╭─ Supplied entries
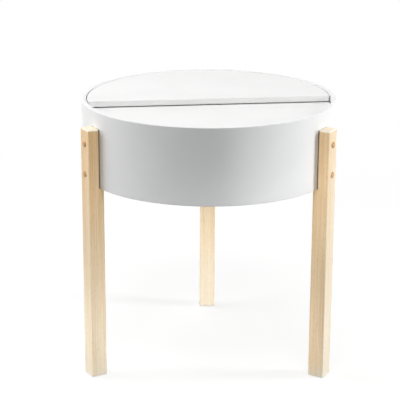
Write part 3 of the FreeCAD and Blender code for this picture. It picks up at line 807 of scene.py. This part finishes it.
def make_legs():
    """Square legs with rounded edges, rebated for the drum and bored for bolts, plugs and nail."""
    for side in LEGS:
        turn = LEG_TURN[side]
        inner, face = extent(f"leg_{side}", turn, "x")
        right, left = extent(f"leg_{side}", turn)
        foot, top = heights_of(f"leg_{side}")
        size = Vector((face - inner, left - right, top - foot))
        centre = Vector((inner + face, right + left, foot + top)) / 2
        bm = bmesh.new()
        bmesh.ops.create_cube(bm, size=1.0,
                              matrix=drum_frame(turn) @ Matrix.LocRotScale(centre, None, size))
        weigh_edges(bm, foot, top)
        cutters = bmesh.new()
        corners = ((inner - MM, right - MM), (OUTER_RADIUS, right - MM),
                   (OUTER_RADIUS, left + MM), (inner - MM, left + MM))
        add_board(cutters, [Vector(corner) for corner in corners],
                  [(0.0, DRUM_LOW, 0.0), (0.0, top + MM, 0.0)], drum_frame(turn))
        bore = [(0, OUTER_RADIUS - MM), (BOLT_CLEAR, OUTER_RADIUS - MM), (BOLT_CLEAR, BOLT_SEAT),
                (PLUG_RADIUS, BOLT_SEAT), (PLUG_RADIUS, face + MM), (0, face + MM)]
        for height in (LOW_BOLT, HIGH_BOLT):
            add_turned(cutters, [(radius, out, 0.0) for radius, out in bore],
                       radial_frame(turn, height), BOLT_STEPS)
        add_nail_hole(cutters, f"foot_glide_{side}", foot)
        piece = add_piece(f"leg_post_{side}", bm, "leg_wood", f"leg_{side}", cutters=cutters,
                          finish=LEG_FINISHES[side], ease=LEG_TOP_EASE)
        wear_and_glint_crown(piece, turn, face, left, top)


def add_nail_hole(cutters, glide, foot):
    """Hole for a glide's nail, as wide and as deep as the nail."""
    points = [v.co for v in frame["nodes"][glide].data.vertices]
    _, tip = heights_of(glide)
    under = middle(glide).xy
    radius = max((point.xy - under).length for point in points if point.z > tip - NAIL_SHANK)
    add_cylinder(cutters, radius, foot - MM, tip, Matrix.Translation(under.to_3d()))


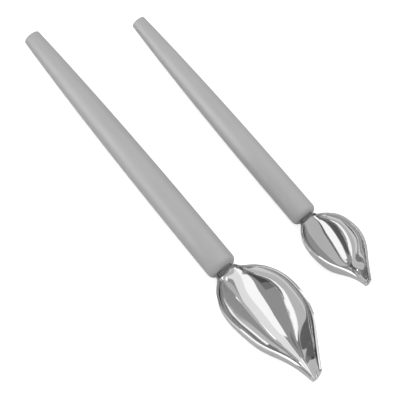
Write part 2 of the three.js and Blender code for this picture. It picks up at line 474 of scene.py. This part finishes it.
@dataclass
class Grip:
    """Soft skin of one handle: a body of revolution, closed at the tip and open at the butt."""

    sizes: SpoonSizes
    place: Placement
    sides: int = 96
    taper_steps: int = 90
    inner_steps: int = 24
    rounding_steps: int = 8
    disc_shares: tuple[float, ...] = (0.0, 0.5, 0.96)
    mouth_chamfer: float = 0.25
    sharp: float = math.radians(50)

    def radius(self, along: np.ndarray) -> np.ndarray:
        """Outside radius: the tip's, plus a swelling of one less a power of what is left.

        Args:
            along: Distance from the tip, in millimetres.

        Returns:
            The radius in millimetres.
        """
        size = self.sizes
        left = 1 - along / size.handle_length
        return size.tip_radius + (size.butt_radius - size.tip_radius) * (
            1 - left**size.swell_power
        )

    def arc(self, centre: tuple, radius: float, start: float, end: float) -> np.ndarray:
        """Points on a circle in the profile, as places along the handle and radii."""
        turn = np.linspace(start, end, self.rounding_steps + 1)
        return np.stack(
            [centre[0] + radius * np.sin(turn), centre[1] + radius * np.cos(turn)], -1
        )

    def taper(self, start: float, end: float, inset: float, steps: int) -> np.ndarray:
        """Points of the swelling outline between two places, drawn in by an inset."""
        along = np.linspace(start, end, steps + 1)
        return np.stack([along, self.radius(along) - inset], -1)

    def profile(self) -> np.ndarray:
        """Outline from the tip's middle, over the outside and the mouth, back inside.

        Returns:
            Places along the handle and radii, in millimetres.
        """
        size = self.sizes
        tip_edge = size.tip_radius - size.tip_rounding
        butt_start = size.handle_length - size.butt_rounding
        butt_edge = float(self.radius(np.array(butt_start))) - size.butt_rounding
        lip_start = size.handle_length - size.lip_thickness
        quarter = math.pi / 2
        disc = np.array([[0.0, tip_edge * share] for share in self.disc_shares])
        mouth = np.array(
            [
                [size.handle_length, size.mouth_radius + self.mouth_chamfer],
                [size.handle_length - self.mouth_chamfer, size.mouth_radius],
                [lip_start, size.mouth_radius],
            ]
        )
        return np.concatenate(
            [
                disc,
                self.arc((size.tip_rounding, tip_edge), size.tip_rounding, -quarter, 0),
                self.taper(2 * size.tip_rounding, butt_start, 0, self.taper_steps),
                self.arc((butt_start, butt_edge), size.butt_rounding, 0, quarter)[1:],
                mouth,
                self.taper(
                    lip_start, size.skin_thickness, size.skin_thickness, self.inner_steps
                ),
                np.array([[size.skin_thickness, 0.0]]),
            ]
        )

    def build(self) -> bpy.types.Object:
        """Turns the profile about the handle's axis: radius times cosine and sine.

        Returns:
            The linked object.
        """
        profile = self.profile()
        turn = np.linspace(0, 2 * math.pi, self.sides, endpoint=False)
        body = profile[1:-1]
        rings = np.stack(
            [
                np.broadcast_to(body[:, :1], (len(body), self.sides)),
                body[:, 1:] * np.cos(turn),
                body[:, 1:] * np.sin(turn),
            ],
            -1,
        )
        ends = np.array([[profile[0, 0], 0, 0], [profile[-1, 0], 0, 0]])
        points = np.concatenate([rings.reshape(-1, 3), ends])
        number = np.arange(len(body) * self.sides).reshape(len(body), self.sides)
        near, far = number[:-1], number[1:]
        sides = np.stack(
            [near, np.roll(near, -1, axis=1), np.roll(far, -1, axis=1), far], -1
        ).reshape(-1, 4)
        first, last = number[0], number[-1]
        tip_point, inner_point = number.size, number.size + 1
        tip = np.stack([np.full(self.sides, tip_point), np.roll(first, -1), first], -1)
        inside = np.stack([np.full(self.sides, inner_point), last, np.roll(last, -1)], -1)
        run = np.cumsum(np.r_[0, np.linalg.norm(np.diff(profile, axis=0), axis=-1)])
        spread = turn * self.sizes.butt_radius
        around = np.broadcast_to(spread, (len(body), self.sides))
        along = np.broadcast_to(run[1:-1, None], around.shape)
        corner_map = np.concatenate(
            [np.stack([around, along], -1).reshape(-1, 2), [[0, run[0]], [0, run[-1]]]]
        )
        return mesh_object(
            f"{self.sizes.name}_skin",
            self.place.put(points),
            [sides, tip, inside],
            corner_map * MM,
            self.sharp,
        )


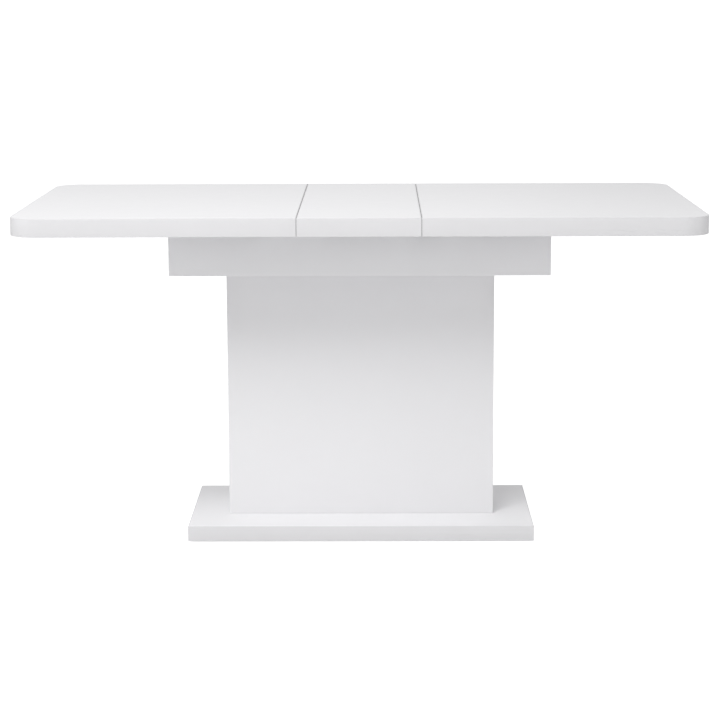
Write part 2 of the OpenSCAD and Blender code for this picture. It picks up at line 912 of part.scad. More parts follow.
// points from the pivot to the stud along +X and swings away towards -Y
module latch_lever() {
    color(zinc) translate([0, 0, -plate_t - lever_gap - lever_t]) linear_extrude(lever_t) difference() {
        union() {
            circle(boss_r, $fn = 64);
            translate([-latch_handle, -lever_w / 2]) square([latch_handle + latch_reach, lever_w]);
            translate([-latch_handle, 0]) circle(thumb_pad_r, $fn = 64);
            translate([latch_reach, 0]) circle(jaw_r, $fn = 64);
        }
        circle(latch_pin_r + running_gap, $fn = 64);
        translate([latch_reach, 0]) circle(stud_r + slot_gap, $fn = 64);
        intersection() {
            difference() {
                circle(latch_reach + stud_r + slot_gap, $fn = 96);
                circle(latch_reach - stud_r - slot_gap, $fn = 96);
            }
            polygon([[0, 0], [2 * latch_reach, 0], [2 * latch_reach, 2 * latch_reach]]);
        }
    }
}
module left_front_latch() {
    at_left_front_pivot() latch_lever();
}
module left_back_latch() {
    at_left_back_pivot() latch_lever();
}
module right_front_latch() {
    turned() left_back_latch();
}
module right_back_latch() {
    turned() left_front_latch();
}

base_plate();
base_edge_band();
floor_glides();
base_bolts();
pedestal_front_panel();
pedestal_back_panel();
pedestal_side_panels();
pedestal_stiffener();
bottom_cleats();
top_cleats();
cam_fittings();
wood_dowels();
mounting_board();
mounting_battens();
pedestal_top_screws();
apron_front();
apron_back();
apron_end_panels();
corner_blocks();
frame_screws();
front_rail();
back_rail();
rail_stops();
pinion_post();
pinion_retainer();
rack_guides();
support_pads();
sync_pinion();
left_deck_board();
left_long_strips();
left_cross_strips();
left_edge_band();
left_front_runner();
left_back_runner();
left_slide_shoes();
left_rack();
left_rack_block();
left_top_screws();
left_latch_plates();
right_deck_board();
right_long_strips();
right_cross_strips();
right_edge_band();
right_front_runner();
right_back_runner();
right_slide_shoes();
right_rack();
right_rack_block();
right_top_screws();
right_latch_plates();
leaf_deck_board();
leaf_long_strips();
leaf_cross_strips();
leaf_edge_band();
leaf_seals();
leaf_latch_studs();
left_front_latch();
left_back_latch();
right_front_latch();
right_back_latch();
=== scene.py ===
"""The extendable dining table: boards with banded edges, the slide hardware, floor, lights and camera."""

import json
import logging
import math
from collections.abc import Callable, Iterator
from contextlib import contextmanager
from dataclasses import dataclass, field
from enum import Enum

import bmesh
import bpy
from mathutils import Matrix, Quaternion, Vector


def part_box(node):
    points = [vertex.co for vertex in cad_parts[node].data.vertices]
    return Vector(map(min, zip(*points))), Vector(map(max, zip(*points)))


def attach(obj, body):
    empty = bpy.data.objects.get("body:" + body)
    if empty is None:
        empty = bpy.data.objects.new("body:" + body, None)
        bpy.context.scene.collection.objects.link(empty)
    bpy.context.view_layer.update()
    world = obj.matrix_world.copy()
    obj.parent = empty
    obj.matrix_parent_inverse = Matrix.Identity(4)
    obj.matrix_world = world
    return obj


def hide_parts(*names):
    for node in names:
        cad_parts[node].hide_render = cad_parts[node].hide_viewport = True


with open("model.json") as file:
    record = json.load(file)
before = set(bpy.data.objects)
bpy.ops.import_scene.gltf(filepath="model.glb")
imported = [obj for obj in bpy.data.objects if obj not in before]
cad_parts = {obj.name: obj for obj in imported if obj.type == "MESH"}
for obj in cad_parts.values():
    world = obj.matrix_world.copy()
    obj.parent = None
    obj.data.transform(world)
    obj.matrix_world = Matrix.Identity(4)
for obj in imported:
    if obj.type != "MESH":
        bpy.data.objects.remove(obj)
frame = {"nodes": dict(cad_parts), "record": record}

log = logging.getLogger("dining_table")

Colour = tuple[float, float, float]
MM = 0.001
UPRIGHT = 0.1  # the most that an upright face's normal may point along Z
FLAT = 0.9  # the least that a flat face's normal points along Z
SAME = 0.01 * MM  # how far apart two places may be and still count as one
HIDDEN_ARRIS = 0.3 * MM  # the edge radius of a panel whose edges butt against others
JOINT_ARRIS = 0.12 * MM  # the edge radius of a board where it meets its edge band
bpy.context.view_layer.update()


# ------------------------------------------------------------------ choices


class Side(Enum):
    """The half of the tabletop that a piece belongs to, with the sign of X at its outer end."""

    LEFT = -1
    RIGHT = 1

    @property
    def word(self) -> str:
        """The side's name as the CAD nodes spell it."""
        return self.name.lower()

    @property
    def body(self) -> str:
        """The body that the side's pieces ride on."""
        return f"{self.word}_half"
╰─
Given request | Above is a listing; print exactly its lines from the one with "Write part 2 of the three.js" through the one with "sharp: float = math.radians(50)", and no other lines.

Problem solution |
Write part 2 of the three.js and Blender code for this picture. It picks up at line 474 of scene.py. This part finishes it.
@dataclass
class Grip:
    """Soft skin of one handle: a body of revolution, closed at the tip and open at the butt."""

    sizes: SpoonSizes
    place: Placement
    sides: int = 96
    taper_steps: int = 90
    inner_steps: int = 24
    rounding_steps: int = 8
    disc_shares: tuple[float, ...] = (0.0, 0.5, 0.96)
    mouth_chamfer: float = 0.25
    sharp: float = math.radians(50)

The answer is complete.